Abstract

The present study investigates the working and status of phonotactic constraints in the modeling of speech production and speech perception. Phonotactic constraints act as a filter of the acoustic signal and the subsequent articulatory gestures. The adaptation of foreign borrowings and foreign language learning provide many examples of the transfer of the phonotactic constraints of L 1 to the perception and production of L 2, e.g., English speakers' pronunciation [“nou” sei] for the Spanish sequence [“no”se] “I don't know,” and [ɛl ei “trei⃗” bɛl] for the French sequence [ɛl ɛ “trɛ” bɛl] “she is very beautiful,” shows how the English syllable structure constraint that prevents short vowels from occurring in stressed open syllables is imposed on these languages.
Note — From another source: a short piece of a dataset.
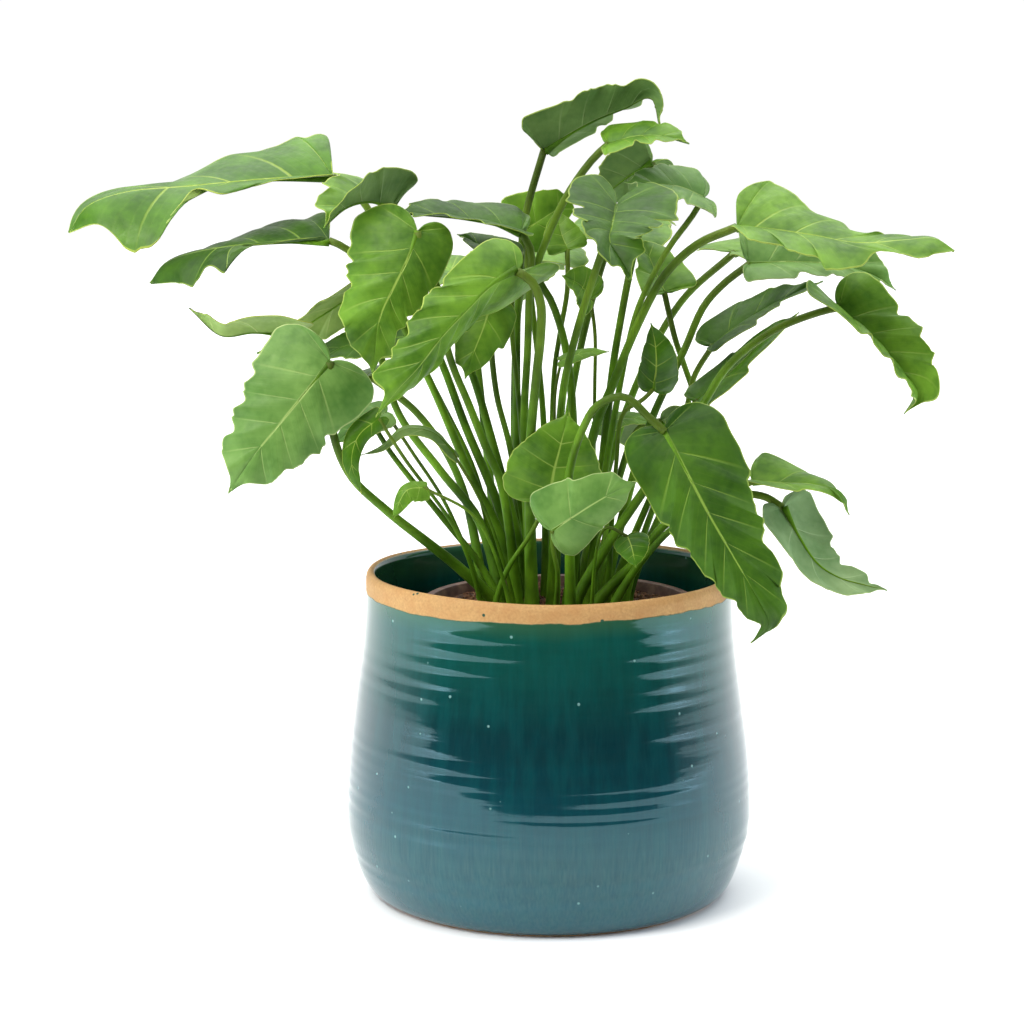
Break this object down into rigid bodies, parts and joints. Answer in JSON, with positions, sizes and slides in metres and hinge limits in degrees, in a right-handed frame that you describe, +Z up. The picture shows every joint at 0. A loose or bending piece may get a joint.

When this syllable structure constraint is not present, though, as in the words [ɛl] “elle,” [bɛl] “belle,” English speakers pronounce a short vowel. To check whether higher-order phonotactic constraints act as a filter of the acoustic signal, the same physical signals were placed in different syllabic structures by digital manipulation with an ILS program. The stimuli were presented to speakers of different languages to check whether they perceived the same stimuli differently depending on the phonotactic constraints of their language. The results show that phonetic and phonological identification is overridden by phonotactic constraints, which advocates for a top-down processing of the signal.